Related to #766 and #816, I have used the composite operators and @register_torchop to code a dim() shape() and \_getitem__(). Then, the 4 modes in the test case above run through seemingly ok. No errors, unless when I have prints or assert active. Then, 'IndexError: out of range' shows up again.

While I can post the code here, that would be pointless if the engineers are planning to augment coremltools/converters/mil/frontend/torch/ops.py with these operators dim/shape/getitem anyway. In particular, I think that my solution can be simplified and needs a check for correctness.

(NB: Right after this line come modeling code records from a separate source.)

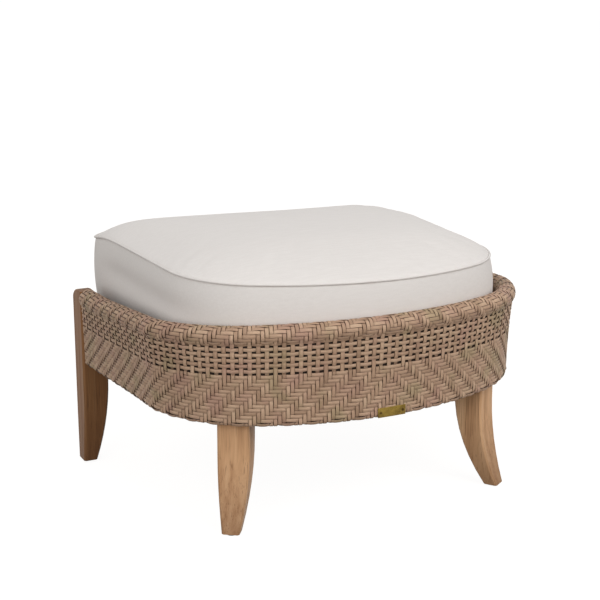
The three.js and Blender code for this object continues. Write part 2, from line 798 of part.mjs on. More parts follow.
// The back rail between the tabs, and the woven apron that wraps its two faces and its underside
function addBackRail() {
  const length = 2 * (tabInner - seatGap);
  const rail = new THREE.BoxGeometry(length, backRailThickness, backRailHeight);
  add("back_rail", rail.translate(0, backRailY, railTop - backRailHeight / 2), aluminium);
  const inside = backRailThickness / 2 + strapEndGap + strapThickness + seatGap;
  const outside = inside + apronThickness;
  const base = railTop - backRailHeight - seatGap;
  const outline = new THREE.Shape();
  const corners = [
    [-outside, railTop],
    [-outside, base - apronThickness],
    [outside, base - apronThickness],
    [outside, railTop],
    [inside, railTop],
    [inside, base],
    [-inside, base],
    [-inside, railTop],
  ];
  corners.forEach(([y, z], i) => (i ? outline.lineTo(y, z) : outline.moveTo(y, z)));
  const apronLength = length - 2 * (screwHeadHeight + 2 * seatGap);
  const apron = new THREE.ExtrudeGeometry(outline, { depth: apronLength, bevelEnabled: false, steps: 1 });
  apron.rotateX(Math.PI / 2).rotateZ(Math.PI / 2).translate(-apronLength / 2, backRailY, 0);
  add("back_apron", apron, wicker);
}

// A sheet as a solid: rows of points on its upper side and the matching rows on its lower side
function sheetSolid(upper, lower) {
  const rows = upper.length;
  const columns = upper[0].length;
  const points = [...upper.flat(), ...lower.flat()].flatMap((p) => [p.x, p.y, p.z]);
  const at = (row, column, side) => (side * rows + row) * columns + column;
  const faces = [];
  const quad = (a, b, c, d) => faces.push(a, b, c, a, c, d);
  for (let r = 0; r < rows - 1; r++) {
    for (let c = 0; c < columns - 1; c++) {
      quad(at(r, c, 0), at(r, c + 1, 0), at(r + 1, c + 1, 0), at(r + 1, c, 0));
      quad(at(r, c, 1), at(r + 1, c, 1), at(r + 1, c + 1, 1), at(r, c + 1, 1));
    }
    quad(at(r, 0, 0), at(r + 1, 0, 0), at(r + 1, 0, 1), at(r, 0, 1));
    quad(at(r + 1, columns - 1, 0), at(r, columns - 1, 0), at(r, columns - 1, 1), at(r + 1, columns - 1, 1));
  }
  for (let c = 0; c < columns - 1; c++) {
    quad(at(0, c + 1, 0), at(0, c, 0), at(0, c, 1), at(0, c + 1, 1));
    quad(at(rows - 1, c, 0), at(rows - 1, c + 1, 0), at(rows - 1, c + 1, 1), at(rows - 1, c, 1));
  }
  const geometry = new THREE.BufferGeometry();
  geometry.setAttribute("position", new THREE.Float32BufferAttribute(points, 3));
  geometry.setIndex(faces);
  return facingOut(geometry);
}

// One strap: reach(v) gives the two ends of the straight run over the rails at a place v across the strap, and
// over lists the middles of the straps that it crosses above. spot turns (along, across) into x and y.
function strap(across, reach, over, spot) {
  const low = railTop + seatGap;
  const rise = strapThickness + seatGap;
  const columns = steps(across - strapWidth / 2, across + strapWidth / 2, strapColumns);
  const upper = [];
  const lower = [];
  const row = (place, top, bottom) => {
    upper.push(columns.map((v) => top(v, reach(v), place)));
    lower.push(columns.map((v) => bottom(v, reach(v), place)));
  };
  const tip = railTop - strapTurnDown;
  const end = (side) => {
    const sign = side ? 1 : -1;
    const outer = (v, ends) => ends[side] + sign * strapThickness;
    return [
      () => row(0, (v, e) => spot(outer(v, e), v, tip), (v, e) => spot(e[side], v, tip)),
      () => row(0, (v, e) => spot(outer(v, e), v, low + strapThickness), (v, e) => spot(e[side], v, low)),
    ];
  };
  end(0).forEach((makeRow) => makeRow());
  const half = strapWidth / 2 + strapLevelRun;
  for (const middle of over) {
    const runs = [[-half - strapRamp, 0], [-half, rise], [half, rise], [half + strapRamp, 0]];
    for (const [run, lift] of runs) {
      const z = low + lift;
      row(middle + run, (v, e, place) => spot(place, v, z + strapThickness), (v, e, place) => spot(place, v, z));
    }
  }
  end(1).reverse().forEach((makeRow) => makeRow());
  return sheetSolid(upper, lower);
}

function addDeck() {
  const outside = -railOuter + strapEndGap;
  const backEnd = backRailY + backRailThickness / 2 + strapEndGap;
  const frontEnd = (x) => tubeLine.offset(lengthAt(tubeLine, outside, "x", Math.abs(x)), outside).y;
  const sideEnd = (y) => tubeLine.offset(lengthAt(tubeLine, outside, "y", y), outside).x;
  longStrapPlaces.forEach((x, i) => {
    const over = crossStrapPlaces.filter((_, j) => (i + j) % 2 === 0);
    const spot = (along, across, z) => new THREE.Vector3(across, along, z);
    add(`deck_strap_long_${i + 1}`, strap(x, (v) => [frontEnd(v), backEnd], over, spot), webbing);
  });
  crossStrapPlaces.forEach((y, j) => {
    const over = longStrapPlaces.filter((_, i) => (i + j) % 2 === 1);
    const spot = (along, across, z) => new THREE.Vector3(along, across, z);
    add(`deck_strap_cross_${j + 1}`, strap(y, (v) => [-sideEnd(v), sideEnd(v)], over, spot), webbing);
  });
}

// The cushion's plan, one closed loop: bow, corners and sides, then the back corners and a straight back
const cushionArcs = [[cushionBowRadius, cushionBowTurn], [cushionCornerRadius, cushionCornerTurn]];
const cushionSideHeading = degrees(cushionBowTurn + cushionCornerTurn);
const cushionSideEnd = cushionBackY - cushionBackRadius * (1 + Math.cos(cushionSideHeading));
const cushionLine = new PlanLine(cushionFrontY, cushionArcs, cushionSideEnd, false);

function cushionPlan(out) {
  const side = cushionLine.stations(cushionSteps).map((s) => cushionLine.offset(s, out));
  const last = cushionLine.offset(cushionLine.half, 0);
  const middle = new THREE.Vector2(last.x - cushionBackRadius * Math.sin(cushionSideHeading), 0);
  middle.y = last.y + cushionBackRadius * Math.cos(cushionSideHeading);
  const corner = steps(cushionSideHeading, Math.PI, cushionBackSteps)
    .slice(1)
    .map((turn) => {
      const reach = cushionBackRadius + out;
      return new THREE.Vector2(middle.x + reach * Math.sin(turn), middle.y - reach * Math.cos(turn));
    });
  const end = corner.at(-1);
  const back = steps(end.x, -end.x, cushionBackSpans)
    .slice(1, -1)
    .map((x) => new THREE.Vector2(x, end.y));
  const mirror = corner.toReversed().map((p) => new THREE.Vector2(-p.x, p.y));
  return [...side, ...corner, ...back, ...mirror].map((p) => p.add(earAt(p, last)));
}

// How a back corner is drawn out, at a plan point near it
function earAt(p, sideEnd) {
  const away = Math.hypot(Math.abs(p.x) - sideEnd.x, p.y - cushionBackY);
  const pull = cushionEar * Math.SQRT1_2 * Math.exp(-((away / cushionEarReach) ** 2));
  return new THREE.Vector2(Math.sign(p.x) * pull, pull);
}

const cushionMiddle = new THREE.Vector2(0, (cushionFrontY + cushionBackY) / 2);

// The cushion's form, drawn in by a shell's thickness: flat base, puffed sides, a seam and a crowned top
function cushionForm(inset, crownShares, sideShares) {
  const base = cushionBase + inset;
  const seam = cushionWeltHeight - inset;
  const rings = [];
  const flat = (out, z) => cushionPlan(out).map((p) => new THREE.Vector3(p.x, p.y, z));
  rings.push(flat(-inset - cushionEdge, base));
  for (const share of sideShares) {
    const puff = cushionPuff * (1 - (2 * share - 1) ** 2);
    const z = mix(base + cushionEdge, seam, share);
    rings.push(flat(puff - inset, z));
  }
  const edge = cushionPlan(-inset);
  for (const share of crownShares) {
    rings.push(
      edge.map((p) => {
        const q = cushionMiddle.clone().lerp(p, share);
        const rise = (1 - share ** cushionCrownPower) ** cushionCrownRound;
        return new THREE.Vector3(q.x, q.y, seam + cushionCrown * rise);
      }),
    );
  }
  const outline = (ring) => ring.map((p) => new THREE.Vector2(p.x, p.y));
  return loft(rings, [outline(rings[0]), outline(rings.at(-1))]);
}

// A round cord sewn along the cushion's edge
function weltRing(height) {
  const rings = cushionPlan(weltRadius + seatGap);
  const inner = cushionPlan(0);
  const loops = rings.map((p, i) => {
    const outward = p.clone().sub(inner[i]).normalize();
    return Array.from({ length: weltSides }, (_, k) => {
      const turn = (2 * Math.PI * k) / weltSides;
      const q = p.clone().addScaledVector(outward, weltRadius * Math.cos(turn));
      return new THREE.Vector3(q.x, q.y, height + weltRadius * Math.sin(turn));
    });
  });
  return loft(loops, [], true);
}

const zipHeightMiddle = (cushionBase + cushionWeltHeight) / 2;
const zipBack = cushionBackY + cushionPuff;
const tapeBack = zipBack - zipSetIn;

function zipTape() {
  const tapeHeight = zipHeight - 2 * seatGap;
  const tape = new THREE.BoxGeometry(zipLength - 2 * seatGap, zipTapeThickness, tapeHeight);
  tape.translate(0, tapeBack - zipTapeThickness / 2, zipHeightMiddle);
  const teethThickness = zipTeethThickness + seatGap;
  const teeth = new THREE.BoxGeometry(zipLength - 2 * sliderLength, teethThickness, zipTeethHeight);
  teeth.translate(0, tapeBack + zipTeethThickness - teethThickness / 2, zipHeightMiddle);
  return join(tape, teeth);
}

function zipSlider() {
  const depth = slideGap + zipTeethThickness + slideGap + sliderThickness;
  const block = new THREE.BoxGeometry(sliderLength, depth - slideGap, sliderWidth);
  block.translate(sliderRest, tapeBack + (depth + slideGap) / 2, zipHeightMiddle);
  const grooveDepth = zipTeethThickness + slideGap;
  const groove = new THREE.BoxGeometry(sliderLength + 2 * cutOverrun, 2 * grooveDepth, zipTeethHeight + 2 * slideGap);
  return cut(block, groove.translate(sliderRest, tapeBack, zipHeightMiddle));
}

function zipPull() {
  const hang = tapeBack + 2 * slideGap + zipTeethThickness + sliderThickness + slideGap;
  const tab = new THREE.BoxGeometry(sliderWidth, pullThickness, pullLength);
  return tab.translate(sliderRest, hang + pullThickness / 2, zipHeightMiddle + sliderWidth / 2 - pullLength / 2);
}

const sliderRest = zipLength / 2 - zipEndRun;

function addCushion() {
  const outer = cushionForm(0, crownShares, sideShares);
  const inner = cushionForm(coverThickness, coreCrownShares, coreSideShares);
  const slotDepth = 2 * (coverThickness + cutOverrun);
  const slot = new THREE.BoxGeometry(zipLength, slotDepth, zipHeight).translate(0, zipBack, zipHeightMiddle);
  add("cushion_cover", cut(outer, inner, slot), fabric);
  add("cushion_core", cushionForm(coverThickness + coreGap, coreCrownShares, coreSideShares), foam);
  add("cushion_welt_top", weltRing(cushionWeltHeight), fabric);
  add("cushion_welt_bottom", weltRing(cushionBase + cushionEdge), fabric);
  add("zip_tape", zipTape(), zipPlastic);
  add("zip_slider", zipSlider(), steel);
  add("zip_pull", zipPull(), steel);
}

addFrame();
addBand();
addBrassPlate();
addFrontLeg(-1, "left");
addFrontLeg(1, "right");
addBackLeg("left", mirrored);
addBackLeg("right", (geometry) => geometry);
addBackRail();
addDeck();
addCushion();

// The origin goes under the middle of the plan: from the front of the roll to the rear of the cushion's zip
const bounds = new THREE.Box3().setFromObject(ottoman);
ottoman.position.y = -(bounds.min.y + bounds.max.y) / 2;

export default ottoman;
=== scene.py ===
"""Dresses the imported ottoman: woven band, teak legs, strap deck, cushion with welts and a zip."""

import json
import logging
import math
from dataclasses import dataclass, field
from enum import Enum

import bmesh
import bpy
import numpy as np
from mathutils import Euler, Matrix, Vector
from mathutils.kdtree import KDTree

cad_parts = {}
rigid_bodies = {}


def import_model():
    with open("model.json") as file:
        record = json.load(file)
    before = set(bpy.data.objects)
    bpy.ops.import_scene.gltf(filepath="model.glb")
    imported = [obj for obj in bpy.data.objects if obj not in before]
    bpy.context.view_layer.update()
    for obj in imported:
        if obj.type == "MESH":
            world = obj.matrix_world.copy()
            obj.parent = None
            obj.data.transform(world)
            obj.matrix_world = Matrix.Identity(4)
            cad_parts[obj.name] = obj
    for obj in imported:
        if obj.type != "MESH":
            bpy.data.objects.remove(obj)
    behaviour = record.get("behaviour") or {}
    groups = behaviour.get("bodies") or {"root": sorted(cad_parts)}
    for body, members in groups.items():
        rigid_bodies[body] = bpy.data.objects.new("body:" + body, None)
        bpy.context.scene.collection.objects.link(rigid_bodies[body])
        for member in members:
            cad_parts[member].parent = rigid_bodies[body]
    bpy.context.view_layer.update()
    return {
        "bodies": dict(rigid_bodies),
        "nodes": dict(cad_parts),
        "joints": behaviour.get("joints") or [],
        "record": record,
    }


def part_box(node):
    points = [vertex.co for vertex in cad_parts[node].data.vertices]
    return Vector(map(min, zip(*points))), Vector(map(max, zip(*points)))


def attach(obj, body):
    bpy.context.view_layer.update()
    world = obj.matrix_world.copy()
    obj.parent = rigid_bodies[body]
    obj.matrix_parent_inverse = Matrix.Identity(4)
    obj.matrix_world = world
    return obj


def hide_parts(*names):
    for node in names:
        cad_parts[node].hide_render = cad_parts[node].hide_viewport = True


LOG = logging.getLogger("ottoman")
PHOTO_WIDTH = 600
SIDES = ("left", "right")
BACK_LEGS = ("back_left_leg", "back_right_leg")
WHITE = (1.0, 1.0, 1.0, 1.0)
TINY = 1e-9
WELD = 1e-5
HEXAGON = math.pi / 3
SHARP_BEND = math.radians(50.0)

Object = bpy.types.Object
Material = bpy.types.Material
Colour = tuple[float, float, float, float]
Spot = tuple[float, float, float]
Points = np.ndarray


def tint(red: float, green: float, blue: float) -> Colour:
    """A colour given as it looks on a screen.

    Args:
        red: its red, 0 to 255.
        green: its green, 0 to 255.
        blue: its blue, 0 to 255.

    Returns:
        The colour in linear values, with full alpha.
    """

    def linear(value: float) -> float:
        """One channel, from screen to linear."""
        share = value / 255
        return share / 12.92 if share <= 0.04045 else ((share + 0.055) / 1.055) ** 2.4

    return (linear(red), linear(green), linear(blue), 1.0)


# Node trees


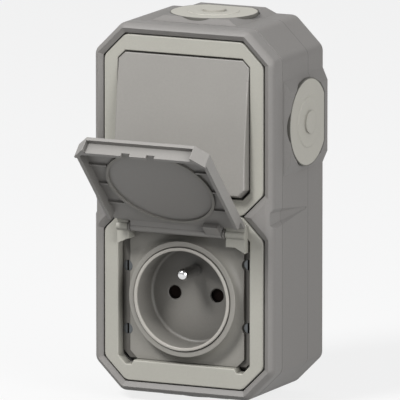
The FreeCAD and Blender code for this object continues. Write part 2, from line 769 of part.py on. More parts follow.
def make_rear_screws(label, places, up):
    """Terminal screws, driven from behind through a back plate."""
    body = new_piece(label, up)
    body.AllowCompound = True
    back = "(housing_back_depth - back_plate_thickness)"
    heads = [(x, z, "terminal_head_radius") for x, z in places]
    pad(body, circles(body, "front", "%s - terminal_head" % back, *heads), "terminal_head")
    stems = [(x, z, "terminal_screw_radius") for x, z in places]
    pad(body, circles(body, "front", back, *stems), "back_plate_thickness + foot_thickness")


# Surrounds

def make_surround(label, up, opening):
    """A hollow moulded frame round one module, with its opening."""
    body = new_piece(label, up)
    outline = grown(*PLACE, "-module_gap / 2")
    pad(body, polygon(body, "front", SURROUND_BACK, outline), "surround_thickness")
    round_off(body, "surround_corner_round", along_depth)
    pocket(body, polygon(body, "front", "face_depth", opening), "surround_thickness")
    front = S["face_depth"]
    round_off(body, "surround_edge_round", lambda edge: flat_at(edge, front))
    outer = grown(*PLACE, "-module_gap / 2 - surround_wall")
    inner = grown(*APERTURE, "surround_wall")
    hollow = polygon(body, "front", SURROUND_BACK, outer, inner)
    pocket(body, hollow, "surround_thickness - surround_roof").Reversed = True
    return body


def make_surround_seal(label, up):
    """The flat seal between a surround and the cover's ledge."""
    body = new_piece(label, up)
    outer = grown(*PLACE, "-seal_inset")
    inner = grown(*PLACE, "-seal_inset - seal_width")
    pad(body, polygon(body, "front", LEDGE, outer, inner), "%s - %s" % (SURROUND_BACK, LEDGE))


def make_socket_surround():
    """The lower surround: a shelf for the lid's grip below, and the hinge knuckles above."""
    low = "-aperture_half_height"
    step = "shelf_half_width + shelf_rise / 2"
    shelf = [("aperture_half_width - aperture_chamfer", low), (step, low),
             ("shelf_half_width", "%s + shelf_rise" % low), ("-shelf_half_width", "%s + shelf_rise" % low),
             ("-(%s)" % step, low)]
    opening = octagon(*APERTURE)[:7] + [shelf[4], shelf[3], shelf[2], shelf[1], shelf[0]]
    body = make_surround("socket_surround", LOWER, opening)
    for side in (1, -1):
        add_knuckle(body, side)


def add_knuckle(body, side):
    """One hinge knuckle: a block across the opening's upper corner, with a barrel round the pin."""
    top = "module_pitch / 2"
    sign = "" if side > 0 else "-"
    inner_end = "knuckle_start" if side > 0 else "knuckle_start_left"
    near, far = sign + inner_end, sign + "knuckle_end"
    block = [(near, "%s - knuckle_inner_end" % top), (sign + "knuckle_bend", "%s - knuckle_inner_end" % top),
             (far, "%s - knuckle_outer_end" % top), (far, "%s - knuckle_top" % top),
             (near, "%s - knuckle_top" % top)]
    back = "plate_depth + fit_gap"
    pad(body, polygon(body, "front", back, block), "knuckle_front_depth - (%s)" % back)
    bevel(body, "knuckle_bevel", lambda edge: knuckle_ridge(edge, side))
    axis = ("-hinge_depth", "%s - hinge_drop" % top)
    start = "knuckle_start" if side > 0 else "-knuckle_end"
    pad(body, circles(body, "side", start, (*axis, "knuckle_barrel")), "knuckle_end - " + inner_end)
    bore = circles(body, "side", near, (*axis, "hinge_pin_radius"))
    pocket(body, bore, "hinge_pin_half_length - " + inner_end).Reversed = side > 0


def knuckle_ridge(edge, side):
    """The front top edge of a knuckle's block."""
    point = middle(edge)
    top = S["module_pitch"] / 2 - S["knuckle_top"]
    front = S["knuckle_front_depth"]
    return flat_at(edge, front) and abs(point.z - top) < 0.01 and point.x * side > 0


# Rocker and cradle, each drawn about the pivot axis

def placed_at_pivot(body, depth, up, tilt, axis):
    """Places a body drawn about an axis along X at that axis, turned by an angle."""
    body.Placement.Rotation = FreeCAD.Rotation(FreeCAD.Vector(*axis), 1)
    body.setExpression(".Placement.Base.y", sized("-(%s)" % depth))
    body.setExpression(".Placement.Base.z", sized(up))
    body.setExpression(".Placement.Rotation.Angle", sized(tilt))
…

Suggestions?

HyeonjeongHa commented 3 years ago

I have same error you mentioned. Can you share the code of 'dim/shape/getitem'? Is it right that the error is gone when three operators are implemented?

HashedViking commented 3 years ago

@leovinus2001 Could you, please, share the code for "dim/shape/getitem/inverse". Those are still not implemented in version 4.1.